But in spite of this scene, a renewed scrutiny of the warren below reveals an earlier and a mediaeval city where squat towers jut. A russet-scaled labyrinth of late mediaeval roofs embeds the baroque splendours. Barn-like slants of tiles open their rows of flat dormers like gills—a mediaeval ventilation device for the breeze to dry laundry after those rare washing-days. Robust buildings join each other over arcades that are stayed by the slant of heavy buttresses. Coloured houses erupt at street corners in the cupola-topped cylinders and octagons that I had first admired in Swabia and the façades and the gables are decorated with pediments and scrolls and steps; teams of pargetted men and animals process solemnly round the walls; and giants in high relief look as though they are half immured and trying to elbow their way out. Hardly a street is untouched by religious bloodshed; every important square has been a ceremonious stage for beheadings. The symbolic carved chalices, erased from strongholds of the Utraquist sect of the Hussites—who claimed communion in both kinds for the laity—were replaced by the Virgin’s statue after the re-establishment of Catholicism. Steel spikes, clustered about with minor spires, rise by the score from the belfries of the older churches and the steeples of the riverside barbicans, flattened into sharp wedges, are encased in metal scales and set about with spikes and balls and iron pennants. These are armourers’ rather than masons’ work. They look like engines meant to lame or hamstring infernal cavalry after dark. Streets rise abruptly; lanes turn the corners in fans of steps; and the cobbles are steep enough to bring down dray-horses and send toboggans out of control. (Not now; the snow has been heaped in sooty banks, deep and crisp but uneven; the real Wenceslas weather was over.)

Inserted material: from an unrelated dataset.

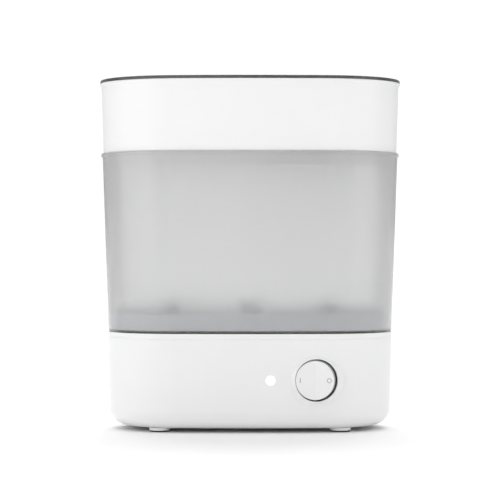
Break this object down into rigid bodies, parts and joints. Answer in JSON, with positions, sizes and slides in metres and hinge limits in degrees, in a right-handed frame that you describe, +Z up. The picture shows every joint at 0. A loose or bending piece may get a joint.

These spires and towers recalled the earlier Prague of the Wenceslases and the Ottokars and the race of the Prvemysl kings, sprung from the fairy-tale marriage of a Czech princess with a plough-boy encountered on the banks of the river. The Czechs have always looked back with longing to the reigns of the saintly sovereign and of his descendants and to the powerful and benevolent Charles IV—a golden age when Czech was the language of rulers and subjects, religious discord unknown and the rights of crown and nobles and commons and peasants all intact. These feelings gained strength during the Czech revival under the last hundred years of Habsburg ascendancy. Austrian rule fluctuated between unconvinced absolutism and liberalism soon repented and it was abetted by linguistic pressures, untimely inflexibility and all of the follies that assail declining empires, for knavery was not to blame. These ancient wrongs must have lost much of their bitterness in the baleful light of modern times when the only evidence to survive is an heirloom of luminous architectural beauty.
It took me a little time to realize that the Vltava and the Moldau were the Czech and the German names for the same river. It flows through the capital as majestically as the Tiber and the Seine through their offspring cities; like them, it is adorned with midstream islands and crossed by noble bridges. Among crowding churches and a mist of trees, two armoured barbicans prick their steeples like gauntlets grasping either end of a blade and between them flies one of the great mediaeval bridges of Europe. Built by Charles IV, it is a rival to Avignon and Regensburg and Cahors and a stone epitome of the city’s past. Sixteen tunneling spans carry it over the flood. Each arc springs from a massive pier and the supporting cutwaters advance into the rush of the current like a line of forts. High overhead and every few yards along either balustrade stand saints or groups of saints and as one gazes along the curve of the bridge, the teams unite in a flying population; a backward glance through one of the barbicans reveals the façade of a church where yet another holy flock starts up from a score of ledges. At the middle of one side and higher than the rest, stands St. Johannes Nepomuk. He was martyred a few yards away in 1393—he is said to have refused, under torture, to betray a confessional secret of Queen Sophia. When the henchmen of Wenceslas IV carried him here and hurled him into the Vltava, his drowned body, which was later retrieved and entombed in the Cathedral, floated downstream under a ring of stars.[3]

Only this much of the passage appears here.